‘Hostages,’ may not hold onto viewers
In its slow pace, CBS drama fails to make a convincing case
August 27, 2013
Since more and more TV drama series are using long story arcs that last for several episodes or even several seasons, more and more episodes are ending with a cliff-hanger that is supposed to be so intriguing that we can’t help tuning in next week.
The premiere episode of CBS’s new fall drama “Hostages” actually ends with a moment that pulls its main character back from the precipice and that will probably push many viewers back from the edge of their seats.
Signaling that the drama, which is scheduled to air only 15 episodes its first season, is going to let the story develop more slowly than we might have thought, the ending lets viewers judge more coolly whether the series will be worth all those hours.
Since the premise is better suited to a 90-minute movie than to a 15-episode series, the show’s creators will have to come up some clever twists to keep us interested. The first episode, unfortunately, suggests they don’t have enough tricks up their sleeves to go the distance.
In the first episode, airing on Monday, Sept. 23, at 10 p.m., Dr. Ellen Sanders (Toni Collette) is taken hostage in her home by four masked intruders, along with her husband, Brian (Tate Donovan), daughter, Morgan (Quinn Shephard), and son, Jake (Mateus Ward). Ellen is scheduled to perform brain surgery on President Kincaid (James Naughton) the next day.
Through a flashback showing the 12 hours leading up to that point, we learn that Ellen’s husband and kids each have a secret. We also see a handsome FBI agent, Duncan Carlisle (Dylan McDermott), being all badass and rule-breaky as he handles a different hostage-taking situation.
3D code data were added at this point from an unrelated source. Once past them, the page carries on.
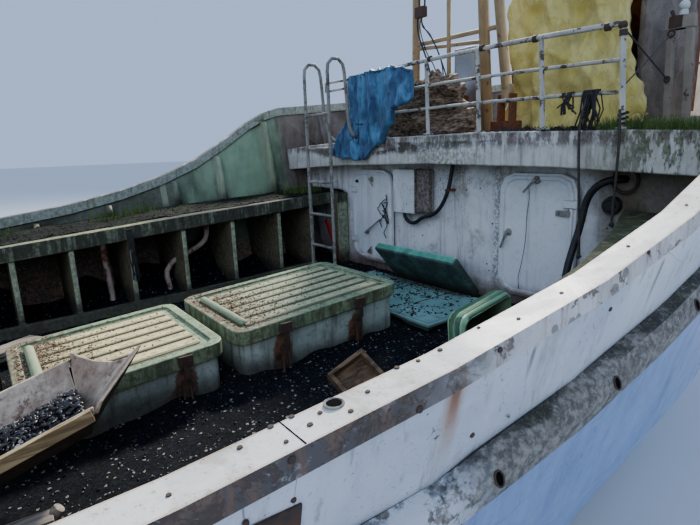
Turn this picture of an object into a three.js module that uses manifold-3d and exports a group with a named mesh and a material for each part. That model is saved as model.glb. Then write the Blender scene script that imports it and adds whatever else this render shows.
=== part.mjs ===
// A small Japanese-type trawler of moulded plastic, 14.7 m long, light and afloat.
// Millimetres. +X is forward, +Y is port, +Z is up. The origin is amidships on the
// centreline, at the waterline.

import * as THREE from 'three';
import { mergeVertices } from 'three/addons/utils/BufferGeometryUtils.js';
import Module from 'manifold-3d';

const wasm = await Module();
wasm.setup();

// Driving dimensions

const GAP = 0.3; // between pieces that touch
const STERN_X = -7300;
const BULKHEAD_X = 3300; // aft face of the forecastle bulkhead
const SHELF_AFT_X = -1200; // where the side shelves end
const WALL = 55; // thickness of the bulwark
const CAP_WIDTH = 83;
const CAP_DEPTH = 80; // at its inner edge
const CAP_FLANGE = 48; // how far its outer edge hangs down
const HEAD_DEPTH = 50; // of the bulwark's outer face under the cap's top

// The sheer, one row a station: x of the cap, half breadth at the cap's inner edge,
// height of the cap's top, x of the same frame at deck level.
const SHEER = [
  { x: -7300, y: 1800, z: 1620, foot: -7300 },
  { x: -5500, y: 1950, z: 1540, foot: -5500 },
  { x: -3500, y: 2050, z: 1500, foot: -3500 },
  { x: -1500, y: 2085, z: 1490, foot: -1500 },
  { x: 390, y: 2100, z: 1532, foot: 390 },
  { x: 890, y: 2135, z: 1592, foot: 890 },
  { x: 1340, y: 2175, z: 1680, foot: 1340 },
  { x: 1720, y: 2200, z: 1788, foot: 1720 },
  { x: 2070, y: 2212, z: 1928, foot: 2070 },
  { x: 2390, y: 2213, z: 2110, foot: 2390 },
  { x: 2660, y: 2206, z: 2290, foot: 2660 },
  { x: 2850, y: 2195, z: 2390, foot: 2850 },
  { x: 3020, y: 2185, z: 2440, foot: 3015 },
  { x: 3920, y: 2085, z: 2510, foot: 3840 },
  { x: 4800, y: 1830, z: 2600, foot: 4600 },
  { x: 5600, y: 1420, z: 2690, foot: 5280 },
  { x: 6300, y: 900, z: 2790, foot: 5860 },
  { x: 6900, y: 380, z: 2880, foot: 6360 },
  { x: 7230, y: 20, z: 2940, foot: 6700 },
];

// The hull under the deck, one row a station: half breadth and height of the deck's
// edge, the corner that the bilge is drawn towards, and the bottom beside the keel.
const HULL = [
  { x: -7300, deckY: 1760, deckZ: 740, bilgeY: 1700, bilgeZ: -60, bottomY: 60, bottomZ: 20 },
  { x: -6400, deckY: 1830, deckZ: 725, bilgeY: 1780, bilgeZ: -160, bottomY: 60, bottomZ: -60 },
  { x: -5000, deckY: 1920, deckZ: 710, bilgeY: 1860, bilgeZ: -400, bottomY: 60, bottomZ: -330 },
  { x: -3000, deckY: 2000, deckZ: 700, bilgeY: 1930, bilgeZ: -560, bottomY: 60, bottomZ: -600 },
  { x: -1000, deckY: 2035, deckZ: 705, bilgeY: 1940, bilgeZ: -600, bottomY: 60, bottomZ: -690 },
  { x: 800, deckY: 2040, deckZ: 755, bilgeY: 1850, bilgeZ: -540, bottomY: 60, bottomZ: -710 },
  { x: 2200, deckY: 2010, deckZ: 795, bilgeY: 1600, bilgeZ: -440, bottomY: 60, bottomZ: -690 },
  { x: 3300, deckY: 1900, deckZ: 830, bilgeY: 1250, bilgeZ: -330, bottomY: 60, bottomZ: -640 },
  { x: 4300, deckY: 1620, deckZ: 880, bilgeY: 820, bilgeZ: -230, bottomY: 60, bottomZ: -560 },
  { x: 5200, deckY: 1160, deckZ: 940, bilgeY: 420, bilgeZ: -150, bottomY: 60, bottomZ: -420 },
  { x: 5900, deckY: 680, deckZ: 1000, bilgeY: 200, bilgeZ: -20, bottomY: 55, bottomZ: -160 },
  { x: 6400, deckY: 290, deckZ: 1050, bilgeY: 110, bilgeZ: 260, bottomY: 45, bottomZ: 210 },
  { x: 6720, deckY: 60, deckZ: 1085, bilgeY: 50, bilgeZ: 700, bottomY: 30, bottomZ: 640 },
];

const SHELF = [ // inner edge and top of the side shelf
  { x: -1200, y: 1420, z: 1335 },
  { x: 300, y: 1340, z: 1400 },
  { x: 1560, y: 1300, z: 1490 },
  { x: 3290, y: 1400, z: 1575 },
];

const LEDGE = [ // the same of the narrow ledge on the other side
  { x: 1200, y: 1960, z: 1465 },
  { x: 1560, y: 1890, z: 1490 },
  { x: 2050, y: 1790, z: 1510 },
  { x: 2700, y: 1600, z: 1545 },
  { x: 3295, y: 1380, z: 1575 },
];

const STRAKE = [ // middle and half height of the rubbing strake
  { x: -7300, z: 1275, half: 70 },
  { x: -3500, z: 1235, half: 70 },
  { x: -500, z: 1230, half: 70 },
  { x: 900, z: 1252, half: 70 },
  { x: 1340, z: 1332, half: 86 },
  { x: 1700, z: 1423, half: 88 },
  { x: 2000, z: 1504, half: 88 },
  { x: 3000, z: 1740, half: 85 },
  { x: 4800, z: 2120, half: 75 },
  { x: 6300, z: 2390, half: 65 },
  { x: 7150, z: 2512, half: 60 },
];

// Materials

const paint = (name, color, roughness = 0.8, metalness = 0) => {
  const material = new THREE.MeshStandardMaterial({ color, roughness, metalness });
  material.name = name;
  return material;
};

// Shapes

function toSolid(geometry) {
  const bare = geometry.clone();
  bare.deleteAttribute('normal');
  bare.deleteAttribute('uv');
  const welded = mergeVertices(bare, 1e-3);
  const vertProperties = new Float32Array(welded.attributes.position.array);
  const triVerts = new Uint32Array(welded.index.array);
  return new wasm.Manifold(new wasm.Mesh({ numProp: 3, vertProperties, triVerts }));
}

function toGeometry(solid) {
  const mesh = solid.getMesh();
  const geometry = new THREE.BufferGeometry();
  geometry.setAttribute('position', new THREE.BufferAttribute(new Float32Array(mesh.vertProperties), 3));
  geometry.setIndex(new THREE.BufferAttribute(new Uint32Array(mesh.triVerts), 1));
  geometry.computeVertexNormals();
  return geometry;
}

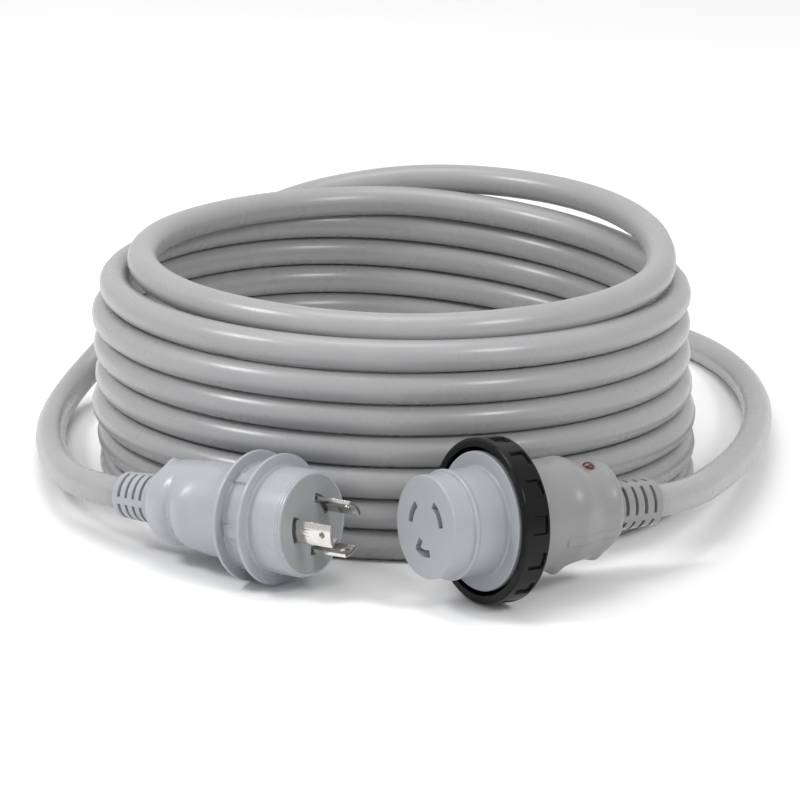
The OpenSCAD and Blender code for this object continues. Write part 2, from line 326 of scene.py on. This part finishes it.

The home invaders plan to force Ellen to kill the president on the operating table. They promise that if she follows their orders no one in her family will be harmed.
The bad guys prove to be well organized, but they don’t seem to have put together one of those plots that are so ingenious and complex that they defy credibility, as on NBC’s new drama “The Blacklist,” which will premiere on the same date and in the same time slot.
Along the way, it’s hinted that the bad guys might not be as bad as their methods suggest. But it also seems that the driving force in the drama will be a clash of wits and will, not an examination of moral choices.
We’re a little surprised when we learn who is leading the hostage-taking team. We’re less surprised when we learn who is the big villain who hired the team.
It’s difficult to say exactly from where the writers may have drawn certain plot elements, but too many feel familiar.
Although Tate Donovan lays out his character’s shallow psyche quickly, the other principals are more opaque. Both Toni Collette and Dylan McDermott maintain their equilibrium in situations that would leave most of us unbalanced. They may be saving their emotional outbursts for later episodes, but so far, their underplaying leaves us viewers under-involved.
The fact that all of Ellen’s family members are somewhat morally compromised makes us care less about their fate, not more.
A show like “Hostages” really only has one chance to sink the hook into viewers. This premiere lets us get away.